§ **Written exercise**
Give back, exactly as it appears, the run of lines opening with the one containing "sliderGroup.position.copy(zipPoint(SLIDER_MIDDLE, 0, 0));" and closing with the one containing "for node in". Nothing outside that run should appear.

——

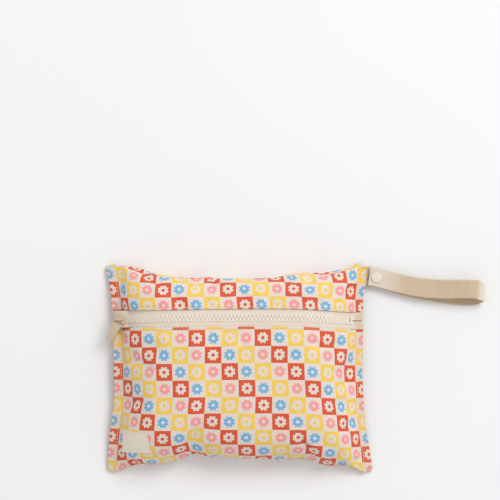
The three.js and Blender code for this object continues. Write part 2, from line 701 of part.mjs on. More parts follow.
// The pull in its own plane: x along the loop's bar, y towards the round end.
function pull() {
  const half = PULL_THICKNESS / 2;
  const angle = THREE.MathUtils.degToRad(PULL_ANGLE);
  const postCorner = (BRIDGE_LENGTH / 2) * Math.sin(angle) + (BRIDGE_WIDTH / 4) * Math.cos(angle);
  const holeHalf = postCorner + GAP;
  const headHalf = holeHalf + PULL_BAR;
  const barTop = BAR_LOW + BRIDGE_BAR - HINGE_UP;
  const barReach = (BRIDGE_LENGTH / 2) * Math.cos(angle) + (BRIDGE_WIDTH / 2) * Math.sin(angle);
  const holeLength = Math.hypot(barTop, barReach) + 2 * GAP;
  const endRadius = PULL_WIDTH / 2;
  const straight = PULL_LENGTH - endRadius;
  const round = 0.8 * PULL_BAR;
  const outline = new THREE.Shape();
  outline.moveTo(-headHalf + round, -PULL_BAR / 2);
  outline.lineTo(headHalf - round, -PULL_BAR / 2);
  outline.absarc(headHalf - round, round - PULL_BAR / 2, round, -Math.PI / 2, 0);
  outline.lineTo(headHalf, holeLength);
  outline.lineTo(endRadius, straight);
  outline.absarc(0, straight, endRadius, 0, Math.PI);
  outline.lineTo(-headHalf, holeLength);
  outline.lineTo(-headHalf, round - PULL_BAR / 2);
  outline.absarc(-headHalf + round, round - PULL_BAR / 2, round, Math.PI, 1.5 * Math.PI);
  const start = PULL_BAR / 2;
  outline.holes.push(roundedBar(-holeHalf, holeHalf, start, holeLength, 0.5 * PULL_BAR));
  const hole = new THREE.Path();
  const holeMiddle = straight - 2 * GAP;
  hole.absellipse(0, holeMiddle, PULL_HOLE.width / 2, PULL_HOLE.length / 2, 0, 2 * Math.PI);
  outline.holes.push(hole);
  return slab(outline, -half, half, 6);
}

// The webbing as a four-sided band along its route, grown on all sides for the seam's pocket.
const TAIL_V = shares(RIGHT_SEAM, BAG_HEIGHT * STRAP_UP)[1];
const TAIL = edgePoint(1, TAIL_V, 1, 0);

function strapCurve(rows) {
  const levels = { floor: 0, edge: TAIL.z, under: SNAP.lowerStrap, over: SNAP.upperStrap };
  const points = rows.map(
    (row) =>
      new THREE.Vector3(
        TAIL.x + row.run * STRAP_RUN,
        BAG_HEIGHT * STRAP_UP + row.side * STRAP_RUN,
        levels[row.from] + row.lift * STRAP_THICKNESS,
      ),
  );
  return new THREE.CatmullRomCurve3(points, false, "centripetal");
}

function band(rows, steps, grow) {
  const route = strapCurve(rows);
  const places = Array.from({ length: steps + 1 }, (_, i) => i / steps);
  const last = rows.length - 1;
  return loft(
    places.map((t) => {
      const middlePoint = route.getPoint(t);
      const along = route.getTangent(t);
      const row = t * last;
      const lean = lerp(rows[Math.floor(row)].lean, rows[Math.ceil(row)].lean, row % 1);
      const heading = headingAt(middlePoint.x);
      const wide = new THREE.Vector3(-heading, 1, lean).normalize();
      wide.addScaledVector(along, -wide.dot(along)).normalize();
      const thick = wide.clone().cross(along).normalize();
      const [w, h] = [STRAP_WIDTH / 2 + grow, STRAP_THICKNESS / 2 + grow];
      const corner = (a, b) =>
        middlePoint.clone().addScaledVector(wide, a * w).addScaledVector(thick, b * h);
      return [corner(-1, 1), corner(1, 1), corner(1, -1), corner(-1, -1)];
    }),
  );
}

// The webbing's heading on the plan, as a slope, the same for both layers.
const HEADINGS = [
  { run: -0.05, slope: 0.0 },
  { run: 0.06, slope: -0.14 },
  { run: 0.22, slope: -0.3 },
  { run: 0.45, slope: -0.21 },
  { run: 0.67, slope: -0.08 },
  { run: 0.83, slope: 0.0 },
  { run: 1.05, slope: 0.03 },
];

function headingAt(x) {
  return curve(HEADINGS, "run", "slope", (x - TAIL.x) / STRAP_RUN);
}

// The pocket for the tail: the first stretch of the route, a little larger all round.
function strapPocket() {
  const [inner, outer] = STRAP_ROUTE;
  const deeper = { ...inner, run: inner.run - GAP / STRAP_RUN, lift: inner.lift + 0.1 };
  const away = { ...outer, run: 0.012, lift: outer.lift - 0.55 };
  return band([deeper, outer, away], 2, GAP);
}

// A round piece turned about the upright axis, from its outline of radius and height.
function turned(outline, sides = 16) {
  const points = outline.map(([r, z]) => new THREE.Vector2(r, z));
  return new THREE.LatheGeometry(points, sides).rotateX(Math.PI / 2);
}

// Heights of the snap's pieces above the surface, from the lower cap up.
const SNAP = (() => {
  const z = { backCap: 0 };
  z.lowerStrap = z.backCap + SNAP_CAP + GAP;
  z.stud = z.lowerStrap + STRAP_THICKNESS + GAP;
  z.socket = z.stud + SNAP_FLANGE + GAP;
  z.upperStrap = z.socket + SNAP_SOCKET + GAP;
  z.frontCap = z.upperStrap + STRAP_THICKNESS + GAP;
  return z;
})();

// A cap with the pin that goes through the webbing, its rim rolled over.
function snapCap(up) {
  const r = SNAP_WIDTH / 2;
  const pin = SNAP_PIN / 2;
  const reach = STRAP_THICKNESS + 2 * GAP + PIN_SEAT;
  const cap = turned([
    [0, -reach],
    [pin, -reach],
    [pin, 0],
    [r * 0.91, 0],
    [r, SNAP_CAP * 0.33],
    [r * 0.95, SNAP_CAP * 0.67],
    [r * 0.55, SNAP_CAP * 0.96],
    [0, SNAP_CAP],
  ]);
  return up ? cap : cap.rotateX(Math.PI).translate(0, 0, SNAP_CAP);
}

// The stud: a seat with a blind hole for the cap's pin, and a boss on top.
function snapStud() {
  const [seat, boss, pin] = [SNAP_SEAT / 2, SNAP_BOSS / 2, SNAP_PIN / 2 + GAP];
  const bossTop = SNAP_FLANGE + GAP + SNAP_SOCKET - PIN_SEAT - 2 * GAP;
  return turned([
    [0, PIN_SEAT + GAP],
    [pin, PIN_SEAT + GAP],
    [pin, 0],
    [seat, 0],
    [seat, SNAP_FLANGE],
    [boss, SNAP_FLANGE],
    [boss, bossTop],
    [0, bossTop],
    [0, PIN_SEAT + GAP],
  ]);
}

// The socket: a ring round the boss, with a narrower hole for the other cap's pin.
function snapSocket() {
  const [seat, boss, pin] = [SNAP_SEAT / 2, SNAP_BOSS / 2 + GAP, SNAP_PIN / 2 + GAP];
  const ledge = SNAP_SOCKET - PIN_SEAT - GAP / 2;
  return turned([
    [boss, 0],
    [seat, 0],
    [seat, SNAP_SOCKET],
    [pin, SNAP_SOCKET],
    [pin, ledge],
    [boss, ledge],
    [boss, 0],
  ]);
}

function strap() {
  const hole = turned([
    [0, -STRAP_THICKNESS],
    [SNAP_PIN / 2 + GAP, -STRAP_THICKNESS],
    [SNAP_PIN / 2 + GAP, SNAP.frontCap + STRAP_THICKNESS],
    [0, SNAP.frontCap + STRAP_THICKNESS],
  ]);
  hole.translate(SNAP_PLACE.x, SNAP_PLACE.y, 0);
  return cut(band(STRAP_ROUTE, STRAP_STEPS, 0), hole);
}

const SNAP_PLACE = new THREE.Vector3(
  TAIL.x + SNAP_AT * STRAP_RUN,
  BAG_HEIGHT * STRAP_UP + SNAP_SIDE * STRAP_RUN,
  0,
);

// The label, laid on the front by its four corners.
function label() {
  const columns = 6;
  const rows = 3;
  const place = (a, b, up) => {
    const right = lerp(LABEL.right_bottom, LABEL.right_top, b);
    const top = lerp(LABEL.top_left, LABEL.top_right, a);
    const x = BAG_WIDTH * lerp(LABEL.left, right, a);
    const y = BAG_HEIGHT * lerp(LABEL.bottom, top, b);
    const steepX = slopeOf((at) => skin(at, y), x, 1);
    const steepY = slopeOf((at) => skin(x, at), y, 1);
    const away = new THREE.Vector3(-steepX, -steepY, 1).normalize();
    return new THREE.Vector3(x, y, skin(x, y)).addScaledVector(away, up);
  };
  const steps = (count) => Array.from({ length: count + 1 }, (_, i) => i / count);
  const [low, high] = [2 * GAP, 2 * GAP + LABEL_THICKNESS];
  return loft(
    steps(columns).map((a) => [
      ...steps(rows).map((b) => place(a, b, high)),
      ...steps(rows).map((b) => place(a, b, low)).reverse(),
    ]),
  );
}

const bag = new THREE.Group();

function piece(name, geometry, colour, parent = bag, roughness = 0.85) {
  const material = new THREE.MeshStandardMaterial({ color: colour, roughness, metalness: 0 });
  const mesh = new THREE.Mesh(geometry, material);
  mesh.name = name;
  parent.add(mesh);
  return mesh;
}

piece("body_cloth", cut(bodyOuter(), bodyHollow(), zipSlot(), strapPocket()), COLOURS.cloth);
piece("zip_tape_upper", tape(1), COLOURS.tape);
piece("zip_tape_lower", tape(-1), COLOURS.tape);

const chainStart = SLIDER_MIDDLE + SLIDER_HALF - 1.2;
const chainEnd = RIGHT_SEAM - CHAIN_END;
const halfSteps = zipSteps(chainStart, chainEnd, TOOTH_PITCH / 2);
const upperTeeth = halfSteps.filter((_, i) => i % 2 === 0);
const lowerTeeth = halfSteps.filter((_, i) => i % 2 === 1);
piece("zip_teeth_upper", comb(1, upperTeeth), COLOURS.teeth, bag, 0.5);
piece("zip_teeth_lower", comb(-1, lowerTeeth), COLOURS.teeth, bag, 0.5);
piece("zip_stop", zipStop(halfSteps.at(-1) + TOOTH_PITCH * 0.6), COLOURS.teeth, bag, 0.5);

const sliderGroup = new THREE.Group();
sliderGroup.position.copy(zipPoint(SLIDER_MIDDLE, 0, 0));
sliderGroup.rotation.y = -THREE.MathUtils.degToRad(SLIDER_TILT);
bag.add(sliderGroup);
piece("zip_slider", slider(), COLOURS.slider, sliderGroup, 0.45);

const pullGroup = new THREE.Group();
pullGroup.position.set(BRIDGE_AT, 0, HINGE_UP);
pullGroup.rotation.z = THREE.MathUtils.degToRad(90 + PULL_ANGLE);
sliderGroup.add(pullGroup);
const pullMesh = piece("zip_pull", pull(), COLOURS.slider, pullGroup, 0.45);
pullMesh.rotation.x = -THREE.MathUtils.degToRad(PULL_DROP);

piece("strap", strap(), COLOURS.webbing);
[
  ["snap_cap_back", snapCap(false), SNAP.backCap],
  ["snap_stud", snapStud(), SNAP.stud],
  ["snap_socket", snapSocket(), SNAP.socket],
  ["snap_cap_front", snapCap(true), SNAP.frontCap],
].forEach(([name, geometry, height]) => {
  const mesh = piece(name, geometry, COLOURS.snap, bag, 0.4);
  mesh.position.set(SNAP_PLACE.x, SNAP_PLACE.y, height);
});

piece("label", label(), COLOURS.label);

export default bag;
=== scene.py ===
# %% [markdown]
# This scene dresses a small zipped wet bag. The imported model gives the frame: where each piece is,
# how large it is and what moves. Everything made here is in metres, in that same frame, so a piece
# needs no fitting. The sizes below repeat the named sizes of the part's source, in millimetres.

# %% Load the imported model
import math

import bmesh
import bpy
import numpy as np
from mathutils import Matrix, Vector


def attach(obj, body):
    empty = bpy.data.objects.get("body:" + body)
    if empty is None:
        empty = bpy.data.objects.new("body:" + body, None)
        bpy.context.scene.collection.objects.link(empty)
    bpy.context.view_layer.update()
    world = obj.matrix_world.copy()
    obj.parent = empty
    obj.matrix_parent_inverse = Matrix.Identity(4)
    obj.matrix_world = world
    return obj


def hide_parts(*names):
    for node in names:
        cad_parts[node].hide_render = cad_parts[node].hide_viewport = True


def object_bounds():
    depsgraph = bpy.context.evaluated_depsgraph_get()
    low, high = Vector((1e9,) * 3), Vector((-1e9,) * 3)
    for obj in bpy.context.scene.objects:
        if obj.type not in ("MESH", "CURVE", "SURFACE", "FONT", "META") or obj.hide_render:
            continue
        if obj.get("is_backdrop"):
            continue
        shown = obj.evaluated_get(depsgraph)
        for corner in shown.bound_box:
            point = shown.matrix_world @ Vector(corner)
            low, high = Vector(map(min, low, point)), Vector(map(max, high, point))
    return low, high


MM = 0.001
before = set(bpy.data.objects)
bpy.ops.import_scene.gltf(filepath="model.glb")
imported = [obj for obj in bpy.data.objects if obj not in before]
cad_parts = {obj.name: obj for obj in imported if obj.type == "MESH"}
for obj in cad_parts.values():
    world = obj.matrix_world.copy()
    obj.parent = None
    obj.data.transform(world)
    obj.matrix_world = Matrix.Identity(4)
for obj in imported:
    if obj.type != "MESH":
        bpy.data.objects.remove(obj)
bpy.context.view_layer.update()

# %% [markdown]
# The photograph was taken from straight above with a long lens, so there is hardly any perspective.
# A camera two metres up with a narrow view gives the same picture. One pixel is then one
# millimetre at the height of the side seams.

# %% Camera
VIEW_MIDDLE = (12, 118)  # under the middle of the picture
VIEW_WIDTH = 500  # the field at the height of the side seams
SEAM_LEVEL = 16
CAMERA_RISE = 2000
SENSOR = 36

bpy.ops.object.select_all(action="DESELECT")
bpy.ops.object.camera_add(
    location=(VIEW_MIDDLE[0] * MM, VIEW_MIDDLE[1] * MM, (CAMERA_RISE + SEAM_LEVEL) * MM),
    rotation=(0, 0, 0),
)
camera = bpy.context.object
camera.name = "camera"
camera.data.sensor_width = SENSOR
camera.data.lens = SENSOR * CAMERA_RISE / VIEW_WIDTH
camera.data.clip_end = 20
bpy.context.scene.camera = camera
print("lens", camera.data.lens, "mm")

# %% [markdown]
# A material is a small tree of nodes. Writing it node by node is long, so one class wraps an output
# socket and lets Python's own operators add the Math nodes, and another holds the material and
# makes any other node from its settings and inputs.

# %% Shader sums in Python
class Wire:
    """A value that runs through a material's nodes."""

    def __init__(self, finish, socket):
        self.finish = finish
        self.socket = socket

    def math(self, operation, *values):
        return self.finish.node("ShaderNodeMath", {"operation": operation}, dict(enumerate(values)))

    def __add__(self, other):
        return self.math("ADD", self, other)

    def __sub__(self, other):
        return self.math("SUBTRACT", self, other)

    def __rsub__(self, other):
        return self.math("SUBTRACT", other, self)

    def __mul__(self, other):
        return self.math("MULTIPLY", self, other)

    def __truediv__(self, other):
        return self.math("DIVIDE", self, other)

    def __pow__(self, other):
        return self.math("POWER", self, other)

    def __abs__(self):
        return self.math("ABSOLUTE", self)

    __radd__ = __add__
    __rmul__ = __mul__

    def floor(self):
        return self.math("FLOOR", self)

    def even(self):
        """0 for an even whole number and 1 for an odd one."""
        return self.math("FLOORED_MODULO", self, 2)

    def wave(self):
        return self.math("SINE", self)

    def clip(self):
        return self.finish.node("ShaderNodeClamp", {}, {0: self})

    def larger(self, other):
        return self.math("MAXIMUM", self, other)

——

§ **Answer for this exercise**
sliderGroup.position.copy(zipPoint(SLIDER_MIDDLE, 0, 0));
sliderGroup.rotation.y = -THREE.MathUtils.degToRad(SLIDER_TILT);
bag.add(sliderGroup);
piece("zip_slider", slider(), COLOURS.slider, sliderGroup, 0.45);

const pullGroup = new THREE.Group();
pullGroup.position.set(BRIDGE_AT, 0, HINGE_UP);
pullGroup.rotation.z = THREE.MathUtils.degToRad(90 + PULL_ANGLE);
sliderGroup.add(pullGroup);
const pullMesh = piece("zip_pull", pull(), COLOURS.slider, pullGroup, 0.45);
pullMesh.rotation.x = -THREE.MathUtils.degToRad(PULL_DROP);

piece("strap", strap(), COLOURS.webbing);
[
  ["snap_cap_back", snapCap(false), SNAP.backCap],
  ["snap_stud", snapStud(), SNAP.stud],
  ["snap_socket", snapSocket(), SNAP.socket],
  ["snap_cap_front", snapCap(true), SNAP.frontCap],
].forEach(([name, geometry, height]) => {
  const mesh = piece(name, geometry, COLOURS.snap, bag, 0.4);
  mesh.position.set(SNAP_PLACE.x, SNAP_PLACE.y, height);
});

piece("label", label(), COLOURS.label);

export default bag;
=== scene.py ===
# %% [markdown]
# This scene dresses a small zipped wet bag. The imported model gives the frame: where each piece is,
# how large it is and what moves. Everything made here is in metres, in that same frame, so a piece
# needs no fitting. The sizes below repeat the named sizes of the part's source, in millimetres.

# %% Load the imported model
import math

import bmesh
import bpy
import numpy as np
from mathutils import Matrix, Vector


def attach(obj, body):
    empty = bpy.data.objects.get("body:" + body)
    if empty is None:
        empty = bpy.data.objects.new("body:" + body, None)
        bpy.context.scene.collection.objects.link(empty)
    bpy.context.view_layer.update()
    world = obj.matrix_world.copy()
    obj.parent = empty
    obj.matrix_parent_inverse = Matrix.Identity(4)
    obj.matrix_world = world
    return obj


def hide_parts(*names):
    for node in names:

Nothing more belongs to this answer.